NERVIO
Difícil concentrarse en algo cuando la vida te pica, atender cuanto hay que hacer eternamente, que conocer para ir en progreso; y porque avanzar es lo nuestro, sea hacia un corazón o a una soledad como distracción del tiempo, lejanía física o Irremediable día. Pago del tributo postrero a la naturaleza. Un nervio prevalece, un nervio que cortejó la sangre nos reengendró y aun en los momentos de mayor sosiego nos sobrevive alguna antigua inquietud. Hace más de mil años, Sei Shônagon, escritora y dama de la Corte Imperial en Japón, decía que era fácil sospechar el sufrimiento en las personas nerviosas: ¡Ah los que escribimos, los insaciables, los incompletos!

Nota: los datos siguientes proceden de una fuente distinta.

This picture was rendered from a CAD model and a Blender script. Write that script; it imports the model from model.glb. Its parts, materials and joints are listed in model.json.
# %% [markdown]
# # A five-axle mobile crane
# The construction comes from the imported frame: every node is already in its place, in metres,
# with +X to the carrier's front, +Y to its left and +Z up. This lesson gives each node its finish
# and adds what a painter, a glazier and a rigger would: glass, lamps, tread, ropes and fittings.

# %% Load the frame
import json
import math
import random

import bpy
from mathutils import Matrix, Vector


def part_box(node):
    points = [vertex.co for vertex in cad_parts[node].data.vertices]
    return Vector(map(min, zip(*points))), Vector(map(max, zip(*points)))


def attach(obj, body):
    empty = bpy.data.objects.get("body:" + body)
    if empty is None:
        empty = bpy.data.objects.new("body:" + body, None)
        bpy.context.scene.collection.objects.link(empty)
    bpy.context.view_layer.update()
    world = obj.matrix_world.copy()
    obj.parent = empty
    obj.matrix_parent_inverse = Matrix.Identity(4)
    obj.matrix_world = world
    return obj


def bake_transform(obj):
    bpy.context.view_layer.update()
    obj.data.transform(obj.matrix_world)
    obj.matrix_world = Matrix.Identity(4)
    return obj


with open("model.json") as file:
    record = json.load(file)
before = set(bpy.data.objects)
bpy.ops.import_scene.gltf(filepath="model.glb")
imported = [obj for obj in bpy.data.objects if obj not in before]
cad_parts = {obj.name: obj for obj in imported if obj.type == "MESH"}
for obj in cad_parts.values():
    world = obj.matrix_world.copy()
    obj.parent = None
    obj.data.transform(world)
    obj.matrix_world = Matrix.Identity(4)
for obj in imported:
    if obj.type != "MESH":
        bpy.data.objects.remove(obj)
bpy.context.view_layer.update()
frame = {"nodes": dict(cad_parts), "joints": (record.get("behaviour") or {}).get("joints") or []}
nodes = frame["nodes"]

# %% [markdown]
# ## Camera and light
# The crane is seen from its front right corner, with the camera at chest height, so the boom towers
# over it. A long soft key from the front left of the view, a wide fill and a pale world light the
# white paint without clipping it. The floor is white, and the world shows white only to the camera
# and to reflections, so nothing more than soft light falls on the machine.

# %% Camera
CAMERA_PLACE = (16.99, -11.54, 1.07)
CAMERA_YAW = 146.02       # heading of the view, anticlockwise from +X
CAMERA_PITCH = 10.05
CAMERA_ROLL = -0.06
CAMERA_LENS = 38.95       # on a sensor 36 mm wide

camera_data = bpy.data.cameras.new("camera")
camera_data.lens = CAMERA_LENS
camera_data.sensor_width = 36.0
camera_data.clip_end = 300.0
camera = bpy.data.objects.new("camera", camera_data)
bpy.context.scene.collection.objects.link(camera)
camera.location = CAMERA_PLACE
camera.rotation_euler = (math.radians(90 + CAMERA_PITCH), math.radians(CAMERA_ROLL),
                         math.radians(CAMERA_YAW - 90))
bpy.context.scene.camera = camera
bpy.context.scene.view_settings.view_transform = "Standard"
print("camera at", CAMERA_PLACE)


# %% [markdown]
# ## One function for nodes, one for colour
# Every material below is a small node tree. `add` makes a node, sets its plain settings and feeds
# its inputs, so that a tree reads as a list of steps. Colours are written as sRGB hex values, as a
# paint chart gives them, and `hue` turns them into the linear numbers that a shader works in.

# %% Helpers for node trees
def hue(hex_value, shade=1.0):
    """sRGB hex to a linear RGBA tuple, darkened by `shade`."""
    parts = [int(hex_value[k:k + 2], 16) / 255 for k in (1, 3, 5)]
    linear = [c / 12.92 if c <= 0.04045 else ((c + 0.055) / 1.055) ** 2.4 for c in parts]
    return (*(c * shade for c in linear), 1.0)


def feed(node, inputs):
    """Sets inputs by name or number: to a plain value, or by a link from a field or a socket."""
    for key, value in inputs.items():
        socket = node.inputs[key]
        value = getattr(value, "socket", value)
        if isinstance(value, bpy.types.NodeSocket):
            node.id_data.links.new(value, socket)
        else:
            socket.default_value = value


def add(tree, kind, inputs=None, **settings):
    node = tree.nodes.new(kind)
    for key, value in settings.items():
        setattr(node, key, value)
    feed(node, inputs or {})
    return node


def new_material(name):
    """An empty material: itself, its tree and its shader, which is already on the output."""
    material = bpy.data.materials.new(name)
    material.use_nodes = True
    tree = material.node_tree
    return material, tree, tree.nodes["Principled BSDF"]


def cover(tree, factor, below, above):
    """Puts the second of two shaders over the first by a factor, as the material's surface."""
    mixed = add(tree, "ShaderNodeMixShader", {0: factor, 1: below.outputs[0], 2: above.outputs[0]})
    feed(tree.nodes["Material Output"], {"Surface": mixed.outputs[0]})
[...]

Si trato de concentrarme en algo, es siempre eso, esto: una condición con que veo la vida, interrogándola a cada rato y obligándola a que se disculpe por inculcarme una fantasía condenada a la insuficiencia, a repetirse lenta en la mente y rápida en el cuerpo, sus desfases en cada uno de los que he sido y dejado atrás, así como su forma secreta de ser Dios, o Dios la vida, y decirle: “escucha, si quieres vivir tan inquietamente, si quieres en verdad sufrir tal suerte en un corazón, es mejor que vayas escogiendo otro.” Ay pero para alejarse de la preocupación sólo he conocido el aburrimiento y la tristeza, ese tedio del que luego de años engañosa e invariablemente te arrepientes, y otra vez el nervio… “¡Hazme músico!, sí, llévame a perder y a hallarme en la música antes que sea demasiado viejo y olvide toda noción de ritmo, dame el sentido que ni un animal negaría: un no saber si se está descalzo o no, que no deba sino ir, ir sin adonde, sin deber nada, hacerme de la vida un ir. Eso. Sentir, sí, también querría sentir, como cuando al despertar se cierran de nuevo los ojos o al dormir se yergue bajo las sábanas el sexo”.

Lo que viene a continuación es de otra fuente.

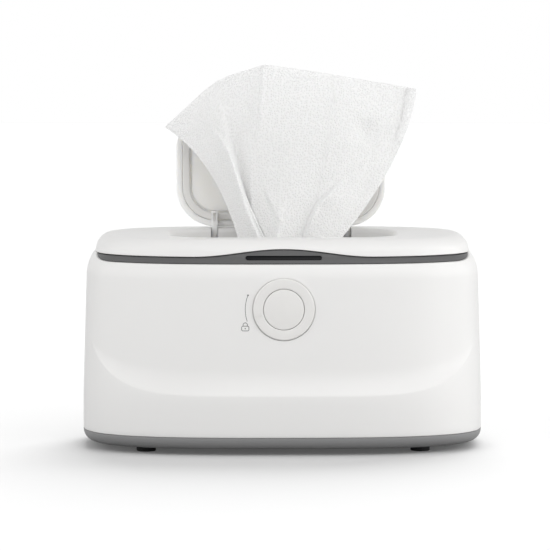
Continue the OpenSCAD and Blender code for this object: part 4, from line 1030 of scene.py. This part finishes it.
# %% Flap helpers
FLAP_OPEN = math.radians(95)
FLAP_PLATE_T = 2.6
FLAP_LIP_H = 5.0
FLAP_LIP_W = 3.8
FLAP_HALF_W = WELL_W / 2 - 3.2
FLAP_HALF_D = WELL_D / 2 - 2.0
FLAP_R = WELL_R - 2.0
FLAP_LOW_Z = TOP_Z - FLAP_LIP_H
PLATE_LOW_Z = TOP_Z - FLAP_PLATE_T
SEAL_GROOVE = 0.15
SEAL_W = 4.4
SEAL_PROUD = 0.7
ARM_LENGTH = 18.4
FLAP_PAD_H = 1.6
FLAP_PAD_IN = FLAP_LIP_W + SEAL_GROOVE + SEAL_W + 1.1
FLAP_REAR = 1.2
FLAP_TOP_R = 1.2
FLAP_PIN_R = 1.1


def open_flap(obj):
    """Turns a mesh that was drawn closed into the open flap's place."""
    pin = Vector((0, FLAP_PIN_Y * MM, FLAP_PIN_Z * MM))
    turn = Matrix.Translation(pin) @ Matrix.Rotation(-FLAP_OPEN, 4, "X") @ Matrix.Translation(-pin)
    obj.data.transform(turn)
    return obj


def flap_row(z, inset):
    """A rounded rectangle whose rear edge reaches a little closer to the pins than its front edge."""
    row = rounded_row(FLAP_HALF_W - inset, FLAP_HALF_D + FLAP_REAR / 2 - inset, FLAP_R - inset, z)
    return row + np.array([0.0, FLAP_REAR / 2, 0.0])


print(f"the flap stands {math.degrees(FLAP_OPEN):.0f} degrees open")


# %% Plate and lip
def flap_rows():
    pad_z = PLATE_LOW_Z - FLAP_PAD_H
    rows = drawn_in(flap_row(pad_z, FLAP_PAD_IN + 0.5), (0.02, 0.3, 0.6, 0.85))
    rows += bend(flap_row, pad_z, FLAP_PAD_IN, 0.5, 0.5, 4)
    rows += [flap_row(PLATE_LOW_Z, FLAP_PAD_IN), flap_row(PLATE_LOW_Z, FLAP_LIP_W + 0.5)]
    rows += bend(flap_row, PLATE_LOW_Z, FLAP_LIP_W, -0.5, 0.5, 3, skip=1)
    rows += bend(flap_row, FLAP_LOW_Z, FLAP_LIP_W, 0.35, -0.35, 3, swap=True)
    rows += bend(flap_row, FLAP_LOW_Z, 0.0, 0.6, 0.6, 4)
    rows += bend(flap_row, TOP_Z, 0.0, -FLAP_TOP_R, FLAP_TOP_R, 6, swap=True)
    return rows + drawn_in(rows[-1], (0.92, 0.6, 0.3, 0.02))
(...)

Tal vez me equivoque, pero tal vez no, al creer que todo lo que niega la calma proviene de los celos. Como si por tener que morir un día hubiera que vengarse anticipadamente, arrebatar algo, reprobándolo a cada rato por no ser verdaderamente nuestro y no avenirse a nuestras preferencias, a nuestro nombre que crece como montaña: un pedazo cada vez mayor de tierra en el mundo, o de pensamiento en el ser de los otros. Porque no queremos estar solos de ninguna de estas formas, de mundo y de almas. ¿Quién rechazaría un pedazo de mundo a su nombre si le obsequiaran un terreno boscoso al borde de un lago? ¿Quién no querría habitar el recuerdo de otros?
Sosegar es devastar. Es mentira que sabemos domesticar la vida a besos, somos mortales y no tenemos paciencia para que algo se deje amar por una mirada sin prisas, día con día hasta amar también nosotros; lo hacemos con cadenas, y así como atamos a un perro para que nos siga, atamos cada cosa, cada alma con primitivo miedo a que se marche. Y lo más triste es que algo en efecto cuaja de ello, algo responde tenebrosa y favorablemente, como si al perder misterio nos pronunciáramos por el control y el sufrimiento porque en ellos se hallara una libertad en la que se olvida la responsabilidad de vivirse. ¡Cuántas veces no da gusto ser nadie!
Pero lejos de los tiempos de Shônagon y mucho más cerca de éstos, apenas hace medio siglo, el rock era prohibido por despertar a Satanás en los cuerpos y provocar en mentes inflexibles sensaciones licenciosas… ¿Y qué es todo eso sino un horror a perder el amor conquistado y volverse al miedo que un día fuera oportuno, como si a la domesticación de un animal sin dueño le siguiera el escrúpulo de que nadie más lo intentase adiestrar ni afirmar nada en él? Apropiarse de todo, marcarlo. Tal parece nuestro deseo.
¿Quién era el que prohibía todo eso: música, ropa ligera, desinterés, creencias libres, ateísmo, homosexualidad, desamor, abandono del techo que un día el afecto compró? Alguien a quien sus celos no le cabían en el cuerpo, en su diámetro de acción, y tenía el impulso de contener todo; una inseguridad acaudalada que suplantara toda riqueza y no se satisficiera ni en millones de herederos asegurados a perpetuidad, ciertamente alguien que teme a la muerte, alguien a quien ya no le alcanzaría la vida para agotar todo lo agotable que guardó y todo lo inagotable que proyectó su nervio. Una proporción desmedida: respirar una vida con el aire de mil.
Poderosos o no, atrevidos o resignados, los celosos somos así. Custodiamos la vida olvidando el mundo, y al revés. No hemos tenido al final mucho de ambos. Todo lo queremos y todo lo sufrimos.